Israel releases extremist Jew

Noam Federman, 33, an extremist Jewish settler from Hebron, was released on Thursday after being held in prison for more than eight months without charges.

Israeli law allows administrative detention for 'security risks'

Israel’s internal Shin Bet security service had been holding him in so-called administrative detention for longer than eight months. 

Israeli law allows people considered security risks to be held in administrative detention, although it is rare for Jewish citizens to be imprisoned under this law.

Many suspected Palestinians are held for years under the same law, without any charges brought against them.

Barrels of petrol

Federman was arrested for being involved in the plot to detonate a powerful bomb in the courtyard of a school for Arab girls in the al-Tur neighbourhood of East Jerusalem.

He was also charged with providing four Jewish settlers with explosives, but was never tried in the case.

Police discovered the bomb, comprised of two gas balloons and two barrels of petrol, in a cart.

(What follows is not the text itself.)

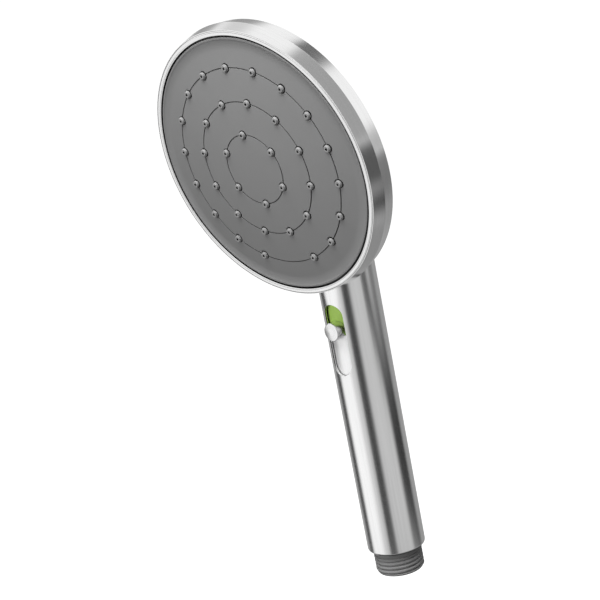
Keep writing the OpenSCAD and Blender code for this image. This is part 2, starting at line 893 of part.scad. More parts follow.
// seal of the regulator
module regulator_o_ring() {
    color("dimgray")
        translate([0, 0, regulator_ring_z])
            o_ring(inlet_r - seat_gap - regulator_ring_d / 2, regulator_ring_d);
}

// strainer below the regulator
module inlet_filter() {
    pitch = 2.2;
    hole_r = 0.75;
    rim_w = 1.2;
    color("gainsboro")
        difference() {
            translate([0, 0, filter_top_z - filter_t])
                cylinder(r = inlet_r - seat_gap, h = filter_t);
            for (row = [-2:2])
                for (i = [-2:2])
                    let (x = (i + (abs(row) % 2) / 2) * pitch, y = row * pitch * sqrt(3) / 2)
                    if (norm([x, y]) < inlet_r - rim_w - hole_r)
                        translate([x, y, filter_top_z - filter_t - cut])
                            cylinder(r = hole_r, h = filter_t + 2 * cut, $fn = 24);
        }
}

// ring that holds the filter in the inlet
module filter_retainer() {
    retainer_h = 1.4;
    retainer_w = 1.2;
    color("darkgray")
        translate([0, 0, filter_top_z - filter_t - insert_gap - retainer_h])
            difference() {
                cylinder(r = inlet_r - seat_gap / 2, h = retainer_h);
                translate([0, 0, -cut])
                    cylinder(r = inlet_r - retainer_w, h = retainer_h + 2 * cut);
            }
}

head_shell();
bezel_ring();
spray_plate();
nozzle_mat();
chamber_gasket();
chamber_cover();
chamber_screws();
spigot_o_rings();
neck_elbow();
elbow_o_rings();
handle_tube();
tube_end_cap();
valve_body();
indicator_strip();
shutter_plate();
slider_knob();
slider_carriage();
carriage_rivets();
valve_spool();
spool_o_rings();
inlet_connector();
connector_o_rings();
lock_ring();
flow_regulator();
regulator_o_ring();
inlet_filter();
filter_retainer();
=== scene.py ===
import math

import bmesh
import bpy
from mathutils import Matrix, Vector


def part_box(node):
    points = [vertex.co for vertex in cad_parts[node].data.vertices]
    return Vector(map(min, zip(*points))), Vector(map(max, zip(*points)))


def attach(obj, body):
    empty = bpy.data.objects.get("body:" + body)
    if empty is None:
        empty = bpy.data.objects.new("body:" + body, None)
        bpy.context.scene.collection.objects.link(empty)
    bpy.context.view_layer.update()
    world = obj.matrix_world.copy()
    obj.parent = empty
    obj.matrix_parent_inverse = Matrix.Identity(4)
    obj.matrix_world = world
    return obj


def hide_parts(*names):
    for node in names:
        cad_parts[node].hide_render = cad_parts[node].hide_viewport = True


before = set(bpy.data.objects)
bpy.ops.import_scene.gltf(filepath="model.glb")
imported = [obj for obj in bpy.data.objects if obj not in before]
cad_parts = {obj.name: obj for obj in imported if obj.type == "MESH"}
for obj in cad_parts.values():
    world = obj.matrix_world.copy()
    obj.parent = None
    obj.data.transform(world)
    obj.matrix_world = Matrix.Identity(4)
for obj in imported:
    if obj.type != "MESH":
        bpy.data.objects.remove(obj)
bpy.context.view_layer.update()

# ---------------------------------------------------------------- Camera
# It looks down on the head's face from the front right, and leans so that
# the handle stands at a slant.
mm = 0.001
view_azimuth = math.radians(47.545)
view_elevation = math.radians(14.342)
view_lean = math.radians(-11.024)
view_distance = 683.9 * mm
view_point = Vector((-16.66, -12.92, 113.97)) * mm
lens_mm = 98.612
sensor_mm = 36


def placed(name, data):
    """a new object of the scene"""
    made = bpy.data.objects.new(name, data)
    bpy.context.scene.collection.objects.link(made)
    return made


view_back = Vector((
    math.sin(view_azimuth) * math.cos(view_elevation),
    -math.cos(view_azimuth) * math.cos(view_elevation),
    math.sin(view_elevation),
))
camera_data = bpy.data.cameras.new("view_camera")
camera_data.lens = lens_mm
camera_data.sensor_width = sensor_mm
camera_data.clip_start = 10 * mm
camera = placed("view_camera", camera_data)
camera.matrix_world = (
    Matrix.Translation(view_point + view_back * view_distance)
    @ (-view_back).to_track_quat("-Z", "Y").to_matrix().to_4x4()
    @ Matrix.Rotation(view_lean, 4, "Z")
)
bpy.context.scene.camera = camera
bpy.context.scene.view_settings.view_transform = "Standard"

# ---------------------------------------------------------------- Studio
# A pale floor, a white surround, two wide soft lamps, and a round tent whose
# grey panels only the reflections of the steel and the plastics see.
floor_z = -500 * mm
floor_reach = 30
floor_grey = 0.45
plain_light = 0.12
tent_radius = 450 * mm
tent_centre = Vector((0, -20, 120)) * mm
lamp_distance = 1.2


def add(tree, kind, sockets=None, **settings):
    """a new node, with its settings and with values or links for its sockets"""
    made = tree.nodes.new(kind)
    for name, value in settings.items():
        setattr(made, name, value)
    for socket, value in (sockets or {}).items():
        if isinstance(value, bpy.types.NodeSocket):
            tree.links.new(value, made.inputs[socket])
        else:
            made.inputs[socket].default_value = value
    return made


def maths(tree, operation, *values):
    """result of a sum on sockets or numbers"""
    return add(tree, "ShaderNodeMath", dict(enumerate(values)), operation=operation).outputs[0]


def seen_by(tree):
    """two sockets: 1 for rays from the camera, and 1 for those that steel or clear plastic sends on"""
    path = add(tree, "ShaderNodeLightPath").outputs
    return path["Is Camera Ray"], maths(tree, "MAXIMUM", path["Is Glossy Ray"], path["Is Transmission Ray"])


def bare_material(name):
    """a material whose node tree is still empty"""
    material = bpy.data.materials.new(name)
    material.use_nodes = True
    material.node_tree.nodes.clear()
    return material


world = bpy.data.worlds.new("white_surround")
world.use_nodes = True
sky = world.node_tree
sky.nodes.clear()
plain = add(sky, "ShaderNodeBackground", {"Color": (1, 1, 1, 1), "Strength": plain_light})
white = add(sky, "ShaderNodeBackground", {"Color": (1, 1, 1, 1), "Strength": 1.0})
sky_mix = add(sky, "ShaderNodeMixShader", {
    0: maths(sky, "MAXIMUM", *seen_by(sky)), 1: plain.outputs[0], 2: white.outputs[0],
})
add(sky, "ShaderNodeOutputWorld", {"Surface": sky_mix.outputs[0]})
bpy.context.scene.world = world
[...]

It was set to go off in the morning when the school’s 1500 students lined up in the courtyard for their morning assembly.

“I think the government should put bombs in [Palestinian] hospitals, but unfortunately the government doesn’t do it, so it is up to the people to do those things” 

Noam Federman

Detectives were considering the possibility that the bomb was intended to be detonated on the sidewalk between the school and the adjacent Muqassed Hospital.

Federman was quoted in Israeli newspapers as saying, “I think the government should put bombs in [Palestinian] hospitals, but unfortunately the government doesn’t do it, so it is up to the people to do those things”.  

Kach activist

Federman is still a leader of the militant Jewish settlers in the West Bank city of Hebron and was active in the anti-Arab Kach movement.


In New York, 1968, Rabbi Meir Kahane established the Jewish Defense League, the forerunner of the Kach movement. The declared goal of the movement at the time was to combat black hostility towards Jewish Americans.

The actions and intentions of this movement were found to be ”manifestly racist” by the Israeli  High Court of Justice in 1988. It was also outlawed a decade ago.